Dem Potenzial der Mitglieder und aktiven Anhänger im Bereich des Ausländerextremismus wurden vom niedersächsischen Verfassungsschutz im letzten Jahr 5.755 Personen zugerechnet (Bund: 57.350), davon 3.040 im Bereich islamistisch extremistischer Gruppierungen (Bund: 30.600) sowie 2.115 Linksextremisten (Bund: 17.850) und 600 Anhänger extrem-nationalistischer Gruppen (Bund: 8.900).

Der deutsche Linksextremismus bedürfe unverändert der genauen Beobachtung durch den Verfassungsschutz, sagte Schünemann. Die politisch-ideologische Rolle, die die linksextremistische Kommunistische Plattform der PDS spiele, beeinflusse nicht nur die PDS, sondern auch den übrigen deutschen Linksextremismus. Die PDS, so der Minister, werde deshalb jetzt auch in Niedersachsen insgesamt - wie schon in fast allen westdeutschen Bundesländern - vom Verfassungsschutz beobachtet. Sorgen bereiten dem Innenminister neue terroristische Aktivitäten wie die der "militanten gruppe" (mg) in Berlin. Im Verfassungsschutzbericht wird ein Beitrag der mg zitiert, in dem diese Gruppierung ihre Bereitschaft erklärt, im "politischen" Kampf "alle Aktionsformen unterhalb von politischen Exekutionen" zu praktiizieren.

Nach Schünemanns Angaben hat das NPD-Verbotsverfahren und dessen Einstellung durch das Bundesverfassungsgericht am 18. März nicht zu einer steigenden Mitgliederentwicklung der verfassungsfeindlichen Partei beigetragen. Die Mitgliederzahl der NPD auf Bundes- und auf Landesebene sei zurückgegangen. Auch bei den anderen rechtsextremistischen Parteien sei eine negative Mitgliederentwicklung zu verzeichnen. Trotz dieser durchaus erfreulichen Entwicklung, so der Minister, zu der auch das gesamtgesellschaftliche Engagement gegen Rechtsextremismus und Fremdenfeindlichkeit beigetragen habe, blieben Neonazis und Skinheads wegen ihrer fremdenfeindlichen Militanz eine Arbeitsschwerpunkt des Verfassungsschutzes.

Der Innenminister betonte, dass das Landesamt für Verfassungsschutz im Bereich der Mitwirkungsaufgaben besonders gefordert sein werde: "Mit meiner Entscheidung für die Einführung einer Regelanfrage beim Verfassungsschutz für alle Staaten im Einbürgerungsverfahren wird die Arbeitsanfall weiter zunehmen. Aber die bayerischen Erfahrungen bei der Ablehnung von 200 Einbürgerungsbewerbern durch die Regelanfrage belegen die Notwendigkeit meiner Entscheidung."

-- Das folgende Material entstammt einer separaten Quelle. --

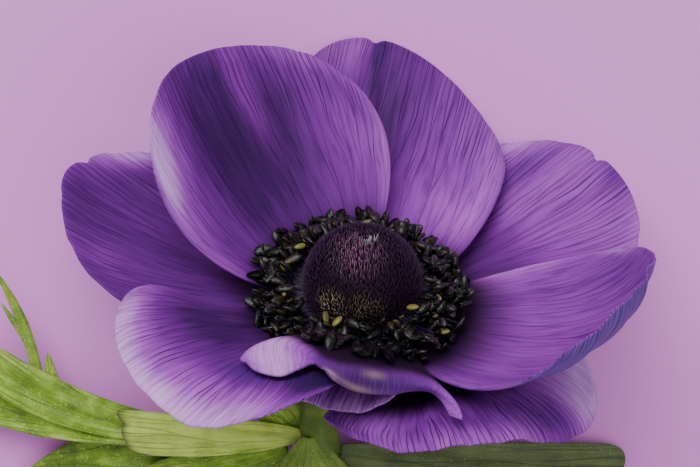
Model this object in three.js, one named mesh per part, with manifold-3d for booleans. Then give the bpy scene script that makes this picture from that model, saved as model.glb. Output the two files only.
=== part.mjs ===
// An anemone flower, cut and laid down: one open bloom on its stem, with the leafy ruff below it.
// Millimetres, +Z up. The flower lies on the plane z = 0: the stem runs along -Y, and the bloom
// leans on its far tepals and looks up and towards +Y.
import * as THREE from "three";
import { mergeVertices } from "three/addons/utils/BufferGeometryUtils.js";
import Module from "manifold-3d";

const wasm = await Module();
wasm.setup();

// ---------------------------------------------------------------- driving dimensions

const BLOOM_TILT = 48; // degrees from the vertical to the bloom's axis
const BLOOM_CENTRE = [11.6, 55.1, 22.03]; // middle of the tepals' base ring
const NODE_AT = [-5.6, -19.1, -15.6]; // the stem's node that carries the ruff, from the bloom's centre

const TEPAL_THICKNESS = 0.7;
const TEPAL_RING = 5.6; // distance of the tepals' claws from the bloom's axis
const LEAF_THICKNESS = 0.8;

const STEM_RADIUS = 2.1;
const NODE_SWELLING = [3, 3.4, 2.5]; // half sizes
const RECEPTACLE_RADIUS = 5.2;
const RECEPTACLE_TOP = 1.0; // along the bloom's axis
const RECEPTACLE_BOTTOM = -4.0;
const RECEPTACLE_NECK = -7.2;

const DOME_RADIUS = 7.6;
const DOME_CENTRE = 4.0; // along the bloom's axis
const DOME_UNDERSIDE = 4.2;
const DOME_NECK_RADIUS = 3.8;
const CARPEL_HEIGHT = 0.3; // how far the carpels' tips stand out of the dome

const STAMEN_COLLAR = [4.2, 5.1, 6.5]; // inner and outer radius, and that of the brim
const STAMEN_BRIM = [2.3, 3.2]; // the brim's lowest and highest point
const STAMEN_COUNT = 71;
const STAMEN_RINGS = [
  { radius: 9.1, height: 6.4 },
  { radius: 12.1, height: 3.9 },
  { radius: 10.6, height: 5.2 },
  { radius: 13.4, height: 3 },
  { radius: 11.3, height: 4.6 },
];
const ANTHER = [0.9, 0.56, 0.5]; // half sizes
const FILAMENT_RADIUS = 0.36;
const KNEE_RADIUS = 8.5; // the filaments run out under the dome this far before they rise
const KNEE_HEIGHT = 2.8;
const FIT_GAP = 0.3; // between pieces that touch

// The tepals. Each rises from its claw, at `bearing` round the bloom's axis and `layer` above its
// base plane. Lengths in mm, angles in degrees. `rise` is the blade's slope at its claw, middle and
// tip, `swing` its sideways heading at the claw and how much that changes by the tip, `twist` its
// roll at both ends, `cup` how much its sides turn up, `rim` how much each margin turns up beyond
// that, `sides` how soon each side reaches full width, `shoulder` the share of the length at which
// the sides end, and `round` how round the end is.
const TEPALS = {
  tepal_back_left: {
    bearing: 121.8, layer: 0, length: 34.8, half_width: 17.5, shoulder: 0.55, round: 2.1, skew: 0.05,
    swing: [7.6, -3], rise: [17.7, 37.7, 47.6], twist: [-4.6, 10.5], cup: [13.7, 38.6],
    rim: [0.4, -8.9], sides: [0.64, 0.64],
  },
  tepal_back_middle: {
    bearing: 77.5, layer: -1.3, length: 36.5, half_width: 15.2, shoulder: 0.67, round: 2.03, skew: 0.15,
    swing: [7.5, -14.2], rise: [17, 12.3, 48.8], twist: [0, 11.5], cup: [19, 13.8],
    rim: [-5.2, 0.2], sides: [0.34, 0.34], notches: [[0.42, 0.7, 0.05]],
  },
  tepal_back_right: {
    bearing: 32.1, layer: -2.4, length: 35.1, half_width: 16.8, shoulder: 0.52, round: 2.1, skew: 0.03,
    swing: [1.3, -5.5], rise: [7.1, 8.7, 30.6], twist: [-3, -1.6], cup: [17.8, 5.9],
    rim: [-1, -2.3], sides: [3.4, 1.3], notches: [[0.25, 0.8, 0.05]],
  },
  tepal_right: {
    bearing: 338.9, layer: 0, length: 39, half_width: 14.6, shoulder: 0.55, round: 2.36, skew: -0.1,
    swing: [-6.3, 11], rise: [7.5, 24.4, 89.9], twist: [-1.9, -7], cup: [3, 36.5],
    rim: [44.4, 5.5], sides: [0.74, 0.74],
  },
  tepal_front_right: {
    bearing: 315.5, layer: -3.4, length: 25.6, half_width: 17.9, shoulder: 0.43, round: 3.07, skew: -0.08,
    swing: [-2.3, -25.7], rise: [8.5, 16.1, 8.4], twist: [5, -18.4], cup: [34.2, -36.9],
    rim: [57.5, 55.3], sides: [2, 3.2],
  },
  tepal_front_inner: {
    bearing: 259.9, layer: -0.7, length: 15.4, half_width: 9.5, shoulder: 0.59, round: 2.54, skew: 0.03,
    swing: [-6.3, -8.6], rise: [6.2, 21.4, -13], twist: [2, 3.1], cup: [11.4, 7],
    rim: [-1, 4.8], sides: [1, 1],
  },
  tepal_front_left: {
    bearing: 220.3, layer: 0.5, length: 30.8, half_width: 15.8, shoulder: 0.59, round: 2.4, skew: 0.06,
    swing: [8.7, -3.3], rise: [10.2, 24.7, -10.2], twist: [13.4, 5.7], cup: [11, 24.9],
    rim: [38.3, -3.1], sides: [0.97, 3],
  },
  tepal_left: {
    bearing: 158.6, layer: -1.7, length: 38.5, half_width: 16.4, shoulder: 0.57, round: 1.62, skew: -0.06,
    swing: [-3, -3.2], rise: [9.8, 9.7, 31], twist: [2.7, 11.6], cup: [16.6, 5.4],
    rim: [-3.8, 2.2], sides: [1, 3], notches: [[-0.22, 0.9, 0.06]],
  },
};
const CLAW_SHARE = 0.16; // a tepal's half width at its claw, as a share of its full half width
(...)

Schünemann wies darauf hin, dass die Arbeit durch eine Novellierung des Verfassungsschutzgesetzes noch erfolgreicher als bislang geleistet werden könne. So würden nach Verabschiedung dieser Novelle durch den Niedersächsischen Landtag unter strengen rechtsstaatlichen Voraussetzungen Möglichkeiten gegeben sein, verdeckte Finanzströme insbesondere ausländischer Extremisten und Terroristen über Geldinstitute zu erforschen. Auch werde es künftig erlaubt sein, Ton- und Bildaufzeichnungen zum Beispiel in Vereinsräumen militanter Extremisten oder Standortbestimmungen von Handys vorzunehmen.